Marestail, also known as horseweed, is top of mind for many corn and soybean growers preparing for the 2018 growing season. Because of its ongoing threat, Syngenta stresses the importance of a start-clean, stay-clean residual herbicide strategy to help maximize crop yields and manage future resistant marestail.
According to Purdue University, marestail was one of the first glyphosate-resistant weeds identified in U.S. row crops. It’s been reported in more than 10 states since its initial occurrence in 2000. Marestail seeds are highly mobile and can easily spread to new areas. This is especially concerning as each plant can produce up to 200,000 seeds and grow up to 6 feet high.
“Once you have a 4-inch horseweed in your soybeans, it becomes a major limiting factor,” stresses Bryan Young, a weed scientist at Purdue University. “If it’s ALS-resistant, we don’t have those herbicides to use on it. If you’re in a glyphosate system, you don’t have an option unless you go to dicamba- or glufosinate-tolerant soybeans.”
According to the United Soybean Board, marestail populations with evolved resistance to glyphosate and ALS-inhibiting herbicides are widespread, and it is easier to control the weed in the seedling, or rosette, stage. In addition, it has two primary periods of emergence, late March through June and then late summer through late fall.

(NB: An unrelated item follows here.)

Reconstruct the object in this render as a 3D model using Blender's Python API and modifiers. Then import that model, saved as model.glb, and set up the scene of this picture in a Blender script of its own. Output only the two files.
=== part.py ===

"If you don’t get marestail early in the spring with spray, you’ll need a tillage tool to uproot them or cut them out of the ground. Otherwise, they are just there for the rest of the season," says Joe Humes, a soybean, corn and wheat grower in Wyaconda, Missouri. "The most important thing to stress to growers is to not cut rates and watch weed height because the bigger it gets, the harder it is to kill. Some guys want to wait and do it all in one pass, and the weeds just get too big. At a certain point, they can’t be controlled."

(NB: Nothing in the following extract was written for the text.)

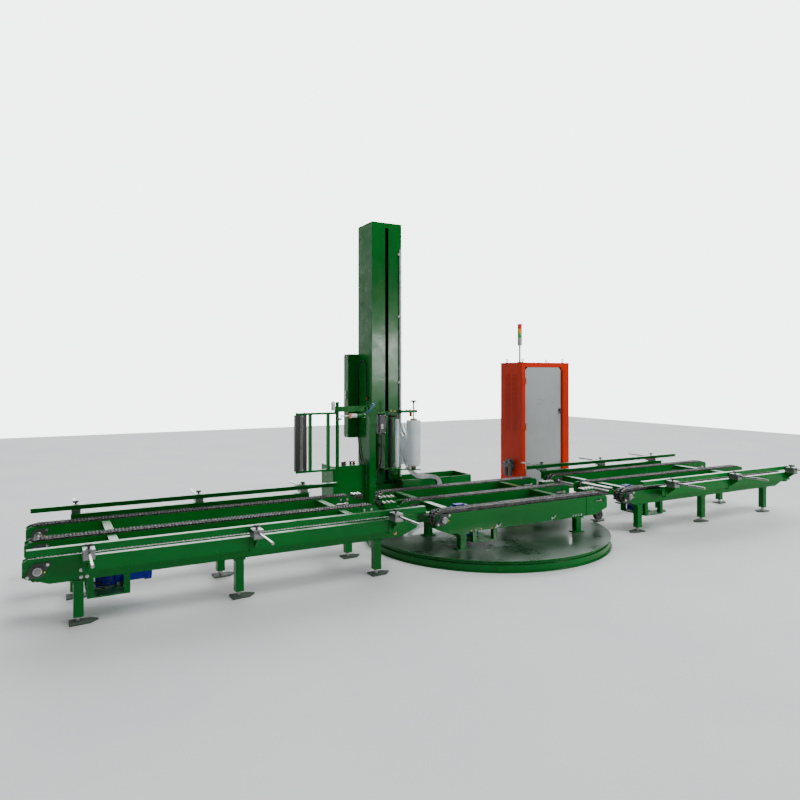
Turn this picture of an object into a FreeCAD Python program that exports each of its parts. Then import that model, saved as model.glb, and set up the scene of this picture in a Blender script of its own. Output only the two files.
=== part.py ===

Brad Hemeyer, a farmer in Gilliam, Mo., says, “A two-pass program is pretty much standard. In my programs, I plan ahead for that. I try to get out to my fields as early as I can, as far as burndown options. And I’m looking more into fall application, too, especially in our no-till fields with marestail problems.”
In addition to residual herbicides with multiple non-ALS, non-glyphosate modes of action, growers can adapt to manage the spread of resistant marestail through a variety of other methods.
"There are so many practices that help growers maintain the viability of their herbicide tools," says Dane Bowers, Syngenta herbicide technical product lead. "Crop rotation, cover crops, cultivation and harvest weed seed control are some of the ways to develop a truly diversified program, one that does not depend solely on herbicides. There may be an additional investment up front, but the return on investment is strong over time if we can prevent resistant weeds, like marestail, from developing."